An often overlooked contribution to his movies is the music that Carpenter (the vast majority of which he wrote himself) provides for each production. Forced to write his own synthesiser music due to budgetary constraints in his first few movies Carpenter quickly realised the importance that music can provide. He's never content to let musical score simply accompany a film to fill the odd silence and occasionally add something to the overall effect. Instead the music often acts as a principle character in the story. 

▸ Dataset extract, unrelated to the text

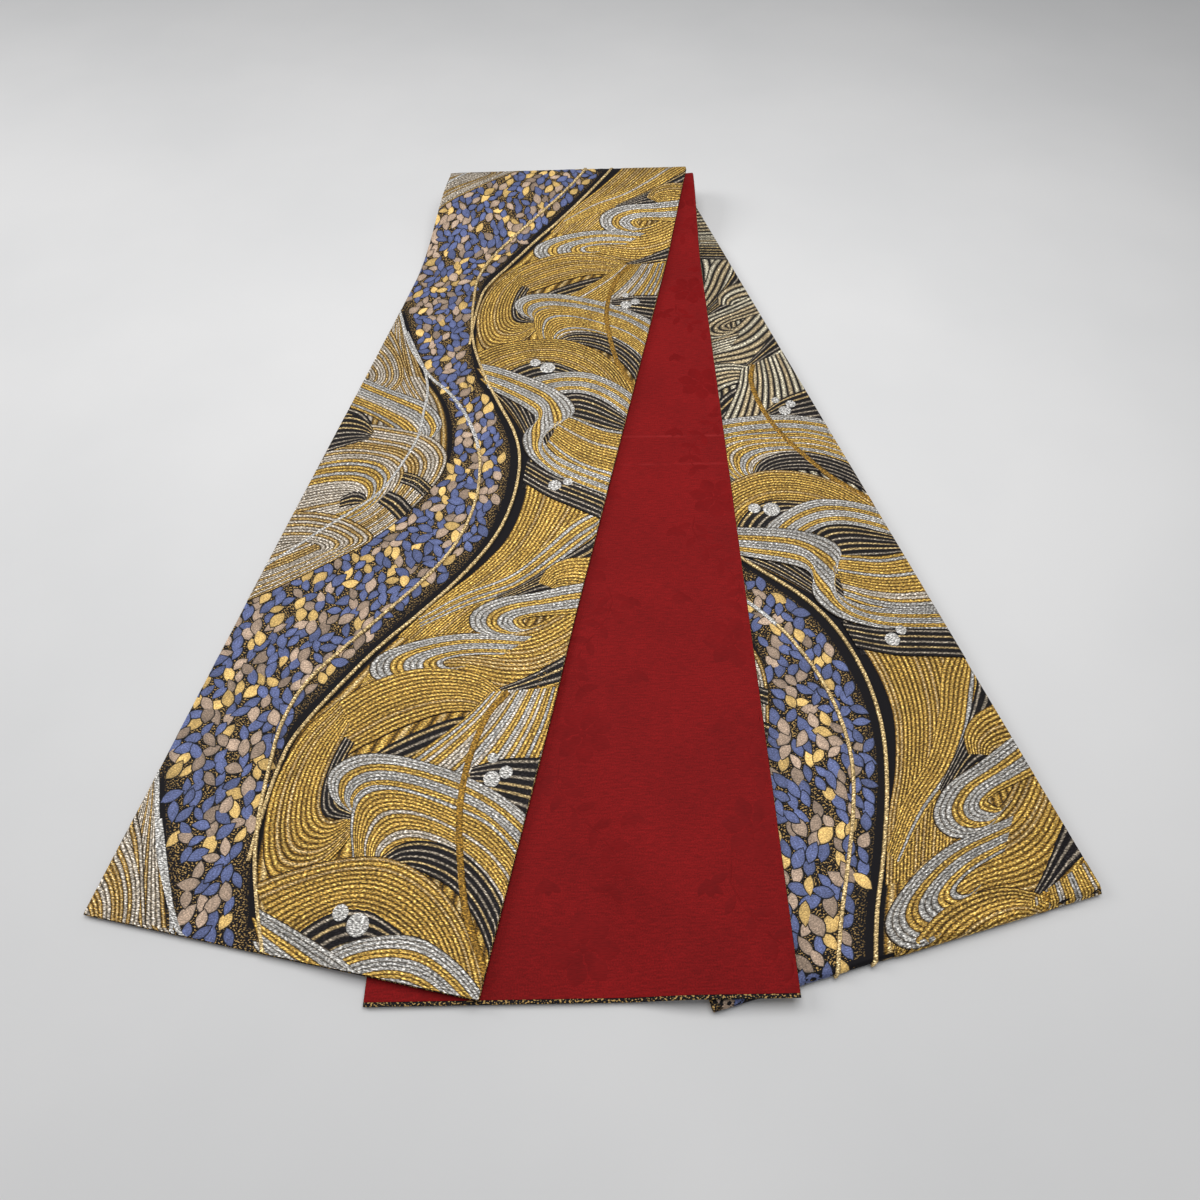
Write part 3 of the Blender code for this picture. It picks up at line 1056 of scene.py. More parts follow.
# Waves to the left of the band, in the same way.
LEFT_WAVES: list[Wave] = [
    Wave(Weave.CREAM, [(across - 0.85, along) for across, along in BAND_LEFT],
         [(min(-1.0, across - 1.8), along) for across, along in BAND_LEFT]),
    Wave(Weave.CREAM, [(-1.0, 94.6), (1.4, 97.4), (3.6, 101.0), (5.8, 104.6), (8.4, 107.6), (10.4, 109.6),
                       (10.6, 111.4)],
         [(-1.0, 100.0), (1.0, 102.0), (3.0, 104.4), (4.8, 106.6), (6.4, 108.8), (7.4, 110.4),
          (7.6, 111.8)]),
    Wave(Weave.CREAM, [(-1.0, 96.6), (1.4, 98.6), (3.4, 101.2), (4.5, 104.0), (3.9, 106.6)],
         [(-1.0, 103.4), (-0.2, 103.4), (0.4, 103.9), (0.6, 104.6), (0.3, 105.2)]),
    Wave(Weave.NIGHT, [(-1.0, 109.4), (1.4, 109.8), (3.2, 111.2), (3.9, 113.2), (3.4, 115.4)],
         [(-1.0, 114.2), (-0.4, 114.2), (0.0, 114.6), (0.2, 115.2), (0.0, 115.8)]),
    Wave(Weave.MIXED, [(-1.0, 104.2), (2.4, 105.4), (6.0, 106.6), (9.2, 108.0), (11.2, 110.4),
                       (11.0, 112.4)],
         [(-1.0, 109.2), (2.0, 110.0), (4.4, 111.0), (6.4, 112.2), (8.0, 113.6), (8.8, 115.0)]),
    Wave(Weave.CREAM, [(-1.0, 112.6), (3.0, 111.6), (7.0, 111.8), (10.6, 112.6), (13.0, 114.6),
                       (13.4, 117.4), (12.6, 120.6), (11.2, 123.8), (9.0, 126.9), (6.0, 130.2),
                       (2.6, 133.8), (-1.0, 136.8)],
         [(-1.0, 119.0), (1.6, 117.6), (4.0, 117.0), (6.2, 117.2), (7.8, 118.4), (8.1, 120.0), (7.8, 121.8),
          (7.0, 123.6), (5.2, 125.4), (2.9, 127.2), (0.8, 128.8), (-1.0, 130.0)]),
    Wave(Weave.MIXED, [(-1.0, 118.8), (1.6, 117.4), (4.0, 116.8), (6.4, 117.0), (8.0, 118.3), (8.2, 120.0),
                       (7.9, 121.9), (7.0, 123.8), (5.3, 125.6), (3.0, 127.4), (0.8, 129.0),
                       (-1.0, 130.2)],
         [(-1.0, 123.0), (1.2, 121.8), (3.0, 121.0), (4.6, 120.7), (5.8, 121.2), (6.2, 121.9), (6.0, 122.6),
          (5.2, 123.4), (4.0, 124.2), (2.6, 125.0), (0.8, 125.9), (-1.0, 126.8)]),
    Wave(Weave.CREAM, [(-1.0, 122.8), (1.8, 121.3), (4.4, 120.6), (5.9, 121.2)],
         [(-1.0, 127.0), (1.8, 125.6), (4.0, 124.3), (5.9, 122.7)]),
    Wave(Weave.NIGHT, [(4.0, 122.3), (4.9, 121.4), (6.0, 121.3), (6.7, 122.0)],
         [(4.3, 123.6), (5.1, 123.2), (5.8, 122.9), (6.4, 122.6)]),
    Wave(Weave.NIGHT, [(-1.0, 110.9), (1.2, 110.7), (3.0, 111.4), (4.1, 112.6)],
         [(-1.0, 117.4), (0.8, 116.0), (2.4, 114.8), (3.9, 113.8)]),
    Wave(Weave.NIGHT, [(13.0, 119.4), (11.2, 118.2), (9.4, 117.8)], [(12.4, 120.9), (11.0, 119.9),
                       (9.4, 119.4)]),
    Wave(Weave.NIGHT, [(11.9, 122.6), (10.2, 121.2), (8.6, 120.6)], [(10.9, 124.2), (9.4, 123.0),
                       (8.0, 122.2)]),
    Wave(Weave.CREAM, [(-1.0, 125.2), (2.6, 124.6), (5.8, 124.9), (8.4, 126.0), (9.1, 127.0), (7.4, 128.9),
                       (4.8, 131.6), (1.6, 134.8), (-1.0, 137.0)],
         [(-1.0, 129.8), (1.0, 129.0), (2.8, 128.5), (4.2, 128.6), (4.5, 129.2), (3.6, 130.1), (2.2, 131.2),
          (0.6, 132.4), (-1.0, 133.4)]),
]

SILVER_STEM: Points = [
    (-1.0, 91.0), (0.2, 92.6), (1.6, 95.2), (3.5, 98.4), (5.7, 101.2), (7.9, 103.6), (10.6, 105.6),
    (13.2, 108.4), (15.2, 111.4), (16.3, 113.6),
]
GOLD_STEM: Points = [
    (16.2, 113.4), (17.0, 115.6), (17.8, 119.4), (17.9, 123.4), (17.2, 127.4), (15.5, 131.4), (13.2, 135.4),
    (10.8, 139.4), (8.9, 143.4), (8.4, 147.4), (9.0, 151.4), (9.9, 155.4), (11.0, 158.6), (12.4, 161.4),
    (14.4, 164.8), (17.0, 168.6), (19.6, 172.4), (21.2, 176.4), (21.7, 181.4), (21.0, 186.4), (19.1, 191.4),
    (16.4, 196.4), (13.7, 200.8), (11.5, 205.4), (9.9, 210.0), (9.8, 213.4), (10.2, 217.4), (10.6, 220.4),
]
LEFT_BRANCH: Points = [
    (2.2, 95.8), (4.6, 99.4), (6.6, 102.4), (8.0, 105.6), (8.6, 108.8), (9.2, 112.6), (8.8, 116.4),
    (7.8, 120.6), (5.8, 123.8), (3.6, 126.8), (1.6, 129.8), (-1.0, 133.2),
]
RIGHT_RIBBON: Points = [
    (26.8, 79.6), (25.6, 82.2), (25.2, 86.2), (25.6, 90.2), (26.8, 94.2), (28.6, 98.4), (31.5, 102.6),
]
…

The likes of Assault on Precinct 13 (the score for which was written in a staggering three day period), Halloween (where he produces arguably his most iconic slice of movie soundtrack) and Escape from New York would all be far the poorer if Carpenter hadn’t taken the real care and passion to intimately wed the music to the complexities of the narrative. There times when if it’s done well, the musical score is pushing effortlessly along the action and tension rather than the opposite way around. If that wasn’t enough, much of Carpenters musical output stands very much on it’s own merits as being decidedly listenable in its own right.

So tonight I will put up with the trick or treaters, the middle class suburban 'horror' themed parties and the chance that the vastly inferior Rob Zombie remake might be shown on TV instead. I will sit myself down and spend 91 minutes with my mate Michael while I listen to his problem of just being a little misunderstood.